Bisnis.com, JAKARTA - Direktur YLBHI Asfinawati, yang tergabung dalam Koalisi Masyarakat Sipil, menilai wacana kebijakan sertifikat layak kawin yang dilontarkan pemerintah lebih banyak sisi buruknya ketimbang baiknya.
Sisi baiknya, ujar Asfi, pasangan calon yang hendak menikah bisa memahami hak dan kewajiban dalam rumah tangga. Sisi buruknya, kalau tidak hati-hati, bisa membuka peluang penyalahgunaan wewenang dan kontrol terhadap ruang privat. Misalnya, pemerasan dan suap.
"Misalnya, dalam praktiknya seharusnya lulus, malah dibilang enggak. Kejadian ini kan umum di Indonesia. Bisa menimbulkan peluang pemerasan dan suap," ujar Asfinawati saat dihubungi Tempo pada Minggu (17/11/2019).
Selain itu, ujar Asfi, kursus mendapatkan sertifikasi perkawinan ini juga berpeluang dipengaruhi nilai-nilai keyakinan mayoritas. Seharusnya, ujar dia, materi kursus netral dan tidak dipengaruhi keyakinan tertentu.

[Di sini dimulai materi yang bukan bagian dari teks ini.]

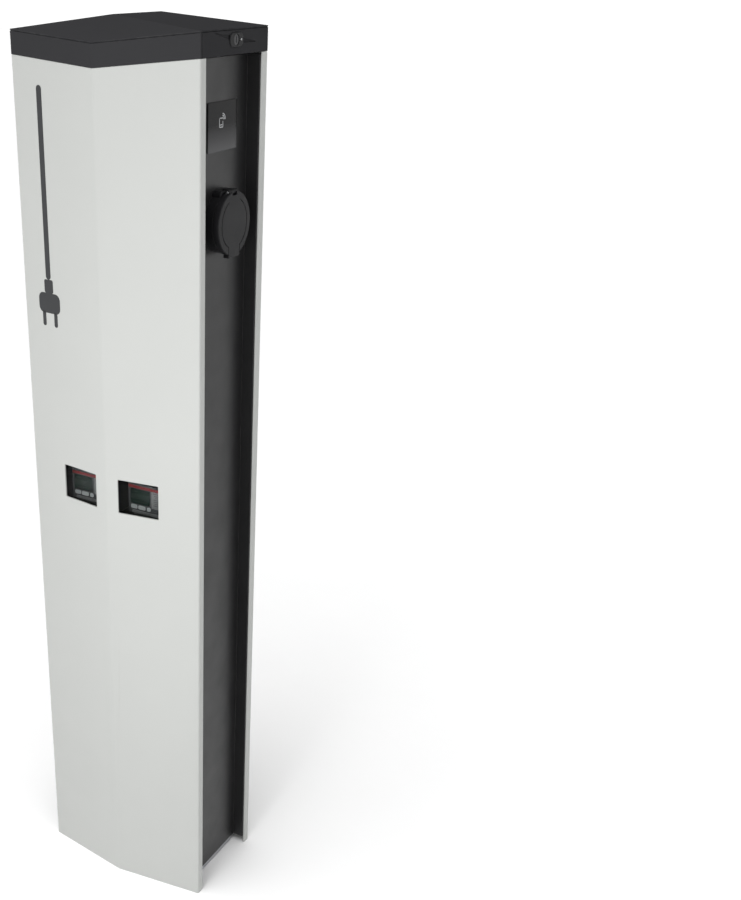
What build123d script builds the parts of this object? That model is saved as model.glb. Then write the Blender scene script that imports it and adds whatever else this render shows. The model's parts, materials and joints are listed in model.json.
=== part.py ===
"""EV charging post: two grey sheet shells on a dark frame, a hipped cap and two side charge points.

Millimetres, +Z up. The origin is the middle of the footprint on the ground, the front faces -Y,
and a piece named "right" stands at +X. Right-hand pieces are modelled and left ones mirrored.
"""
import os
from math import hypot

from build123d import *

os.makedirs("parts", exist_ok=True)

# --- driving dimensions: the housing ---
HEIGHT = 1400.0          # ground to the ridge of the cap
WIDTH = 308.0            # across the two side flanges
SIDE = 175.0             # straight length of each side, corner to corner
BOW = 22.0               # how far the front and rear ridges stand out
SHEET = 2.5              # wall of the grey shells
FLANGE = 14.5            # grey strip beside each dark side panel
ROOF_RISE = 18.0         # eave corner to ridge
EAVE_DROP = 13.4         # eave corner to the lower eave at each front or rear ridge
SKIRT = 32.0             # height of the cap's skirt
CAP_WALL = 3.0
CAP_GAP = 0.5            # between the shells' top edges and the cap
EAVE_LIP, GROOVE_W, GROOVE_DEPTH = 1.4, 1.2, 1.0   # shadow line under the roof's edge
CAP_SEAM = 3.0           # from each front corner back to the seam in the skirt
CORNER_BEND, RIDGE_BEND, EDGE_BEND = 3.0, 22.0, 2.0  # outer bend radii of the shells
GROUND_GAP = 14.0        # under the side panels
RECESS = 22.0            # side panel behind the flanges
PANEL = 2.0              # wall of the side panels
SLIP = 0.3               # gap between neighbouring pieces

# --- meters and their windows ---
WINDOW_W, WINDOW_H = 68.0, 55.0
WINDOW_START = 20.5      # from the ridge, along the face
WINDOW_LOW = 702.0
PANE_LAP, PANE_T, GASKET_T = 4.0, 2.0, 1.0
METER_W, METER_H, METER_NOSE_H = 72.0, 90.0, 49.0
METER_D = 14.0           # how far a meter's nose stands out of its case
METER_X = 54.0
METER_Y = -75.0          # front plane of a meter
METER_MID = 718.0        # height of its middle
KEYS = {"a": (10.5, 11.0), "b": (24.7, 12.5), "c": (37.5, 6.0)}   # distance from the left edge, width
KEY_DROP, KEY_H, KEY_T, KEY_PROUD, KEY_GAP = 14.0, 6.0, 4.0, 1.0, 0.2
DISPLAY_W, DISPLAY_H, DISPLAY_T, DISPLAY_SHIFT, DISPLAY_RISE = 36.0, 25.0, 1.5, 21.5, 3.5
MODULE_W, MODULE_H, MODULE_D, NOSE_D, NOSE_H = 72.0, 85.0, 60.0, 12.0, 44.0
BREAKER_Z = 585.0
LEVER_R, LEVER_W, LEVER_RISE, LEVER_LENGTH = 6.0, 28.0, 6.0, 8.0
LEVER_WELL, LEVER_WALL = 13.0, 1.0
RAIL_W, RAIL_D, RAIL_T, RAIL_SLOT = 35.0, 7.5, 1.0, 25.0

# --- reader and charge point on each side ---
READER_W, READER_H = 76.0, 64.0
READER_Y, READER_Z = 3.0, 1260.0
READER_T, READER_PROUD, READER_LAP, READER_GLASS = 20.0, 1.6, 3.0, 1.0
SOCKET_Z = 1133.0
LID_R, LID_T = 43.5, 8.5
SHELL_R, SHELL_T = 42.0, 13.8
INSERT_R, INSERT_BACK = 33.0, 92.0
CAVITY_R, CAVITY_FLAT, CAVITY_DEPTH = 29.5, 23.5, 42.0
CORE_R, CORE_FLAT, CORE_SUNK = 24.5, 18.5, 8.0
SLEEVE_R, PIN_BORE_R = 3.9, 3.05
CONTACTS = [(0, -1), (-14, -1), (14, -1), (-8, -14), (8, -14), (-7, 10.5), (7, 10.5)]
CONTACT_BACK = 6.0       # insert left behind the contacts
HOOD_W, HOOD_H, HOOD_R = 42.0, 44.5, 5.0         # hinge block at the top of the housing
LID_GAP = 1.4            # between the housing and the closed lid
SEAL_R, SEAL_W, SEAL_T = 39.0, 3.5, 1.1
BAND_R, BAND_HALF, BAND_GROOVE, BAND_DEPTH = 34.0, 15.0, 1.5, 1.1
HINGE_R, HINGE_RISE, HINGE_LENGTH = 2.0, 42.5, 26.0
KNUCKLE_R, KNUCKLE_HALF, KNUCKLE_GAP, EAR_W = 3.4, 5.5, 0.5, 6.0
LOCK_PIN_X, LOCK_PIN_R, LOCK_PIN_LENGTH = 120.0, 2.5, 26.0
ACTUATOR_W, ACTUATOR_H = 28.0, 20.0
RUNNING = 0.05           # radial play of a pin in its hole

# --- cap lock ---
LOCK_DROP = 14.0         # below the eave
LOCK_R, LOCK_DEPTH, BARREL_R = 9.0, 22.0, 7.0
ESCUTCHEON_W, ESCUTCHEON_H, ESCUTCHEON_T = 34.0, 17.0, 1.5
SCOOP_REACH, SCOOP_RISE, SCOOP_DEPTH = 52.0, 10.0, 1.5
NUT_R, NUT_T = 11.5, 4.0
CAM_BACK, CAM_T, CAM_W, CAM_LENGTH, CAM_HUB = 29.0, 3.0, 9.0, 22.0, 6.5
KEEPER_Y, KEEPER_W, KEEPER_T, KEEPER_CLEAR = 16.0, 8.0, 2.0, 1.5

# --- frame ---
PLATE_W, PLATE_D, PLATE_T = 256.0, 156.0, 8.0
ANCHOR_X, ANCHOR_Y, ANCHOR_R = 220.0, 100.0, 7.0
CABLE_W, CABLE_D = 150.0, 60.0
BACKPLATE_W, BACKPLATE_Y, BACKPLATE_T = 176.0, 10.0, 2.0
BACKPLATE_LOW = 200.0
UPRIGHT_X, UPRIGHT_W, UPRIGHT_D = 70.0, 30.0, 8.0
BARS = [("crossbar_lower", 300.0), ("crossbar_upper", 1300.0)]
BAR_H, BAR_T, BAR_TURN = 30.0, 3.0, 22.0
BOLT_R, BOLT_T = 5.8, 4.0

# --- equipment on the plate ---
CONTROLLER_W, CONTROLLER_D, CONTROLLER_LOW, CONTROLLER_H = 140.0, 48.0, 930.0, 120.0
TERMINAL_COUNT, TERMINAL_W, TERMINAL_D, TERMINAL_LOW, TERMINAL_H = 5, 18.0, 45.0, 395.0, 50.0
TERMINAL_GAP, TERMINAL_HOLE, TERMINAL_HOLE_R = 2.0, 11.0, 4.0
CLAMP_Z, CLAMP_W, CLAMP_H = 240.0, 120.0, 20.0
CLAMP_BLOCK_W, CLAMP_BLOCK_H, CLAMP_BLOCK_D, CLAMP_BASE_D, CABLE_R = 70.0, 24.0, 30.0, 14.0, 14.0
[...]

"Mempertimbangkan konteks-konteks ini, lebih banyak buruknya wacana sertifikat layak kawin ini," ujar Asfi.
Untuk itu, Asfi menyarankan materi kursus perkawinan dimasukkan saja ke kurikulum pendidikan sekolah secara bertahap sesuai perkembangan kedewasaan. "Misalnya, menghargai satu sama lain, khususnya perempuan, itu seharusnya diajarkan sejak dini untuk mencegah kekerasan terhadap perempuan," ujar Asfinawati.
Menteri Koordinator Pembangunan Manusia dan Kebudayaan, Muhadjir Effendi sebelumnya menyatakan akan mewajibkan sertifikasi layak kawin bagi pasangan yang akan membina rumah tangga.
Menurut dia, calon mempelai wajib mengikuti pelatihan menyangkut ekonomi keluarga hingga kesehatan reproduksi. Dia berencana memberlakukan program ini mulai tahun depan.
"Ya sebelum lulus mengikuti pembekalan enggak boleh nikah," kata Muhadjir di Kompleks Istana Kepresidenan Jakarta, Kamis, 14 November 2019.